2️⃣ il semble qu'aucun ouvrage n'ait, à ce jour, mentionné l'apparente opposition des deux ordres d'événements cités dans le Coran. Par exemple, "Le Coran des historiens" ne dit rien à ce sujet.
Dans la chronique de Tabari, mais aussi dans l'authentique des récits des prophètes d'Ibn Kathir, l'adoration du Veau par les enfants d'Israël précède leur demande de voir Dieu. Ces deux illustres savants anciens ont donc suivi l'ordre thématique de la sourate 2 qui énumère les diverses rebellions des enfants d'Israël (au détriment de la sourate 4, verset 153), les prenant aussi pour des événements qui se succèdent dans le temps (liste non exhaustive).

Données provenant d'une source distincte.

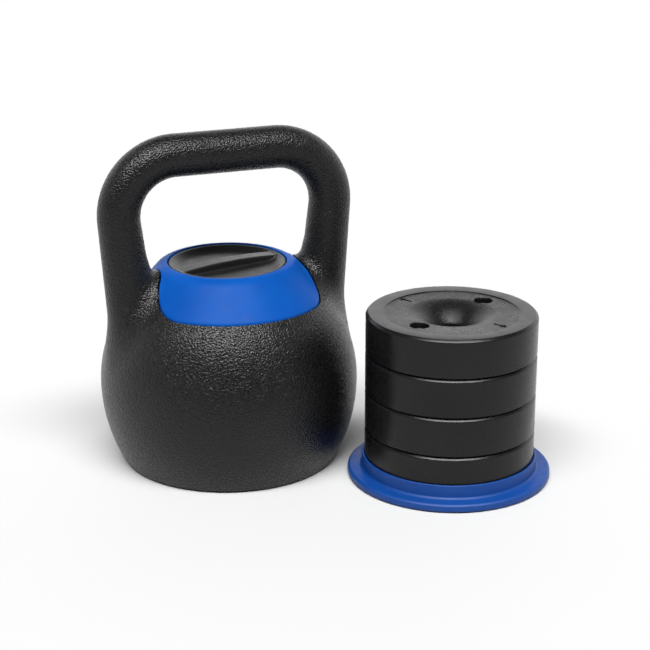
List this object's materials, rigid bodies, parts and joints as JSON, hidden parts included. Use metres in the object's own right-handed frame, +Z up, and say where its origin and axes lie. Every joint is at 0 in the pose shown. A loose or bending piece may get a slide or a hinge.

3️⃣ il n'est pas indiqué dans le Coran quel type de châtiment réçurent ceux des enfants d'Israël qui déformèrent les paroles qu'ils devaient prononcer en se prosternant, mais on remarque que le terme "rijzan mina al-sama" ("courroux venant du ciel") a trois occurrences dans le Coran. Deux à propos de ceux des enfants d'Israël qui déformèrent les paroles, et une à propos du peuple de Loth. Or, pour le peuple de Loth, ce fut une pluie de pierre qui les tua (Hud:V 82). Mais ce qui pourrait diminuer la gravité du châtiment par rapport au châtiment qui le précède dans la sourate 2, est le fait que cela ne concerne qu'une partie des enfants d’Israël seulement.
4️⃣ le passage de la Bible diffère assez fortement de celui du Coran 2: 55 où les enfants d'Israël demandent à Moïse de voir Dieu pour croire en sa mission. En effet, l'Exode 20:18-21 indique que, par peur de Dieu devant les tonnerres, éclairs, son de trompette et la montagne fumante, ils demandent de ne pas Lui parler directement mais plutôt de parler à Moïse. Par contre, cette épisode biblique se situe chronologiquement avant l'épisode de l'adoration du Veau (Exode 32), ce qui est conforme au Coran 4: 153.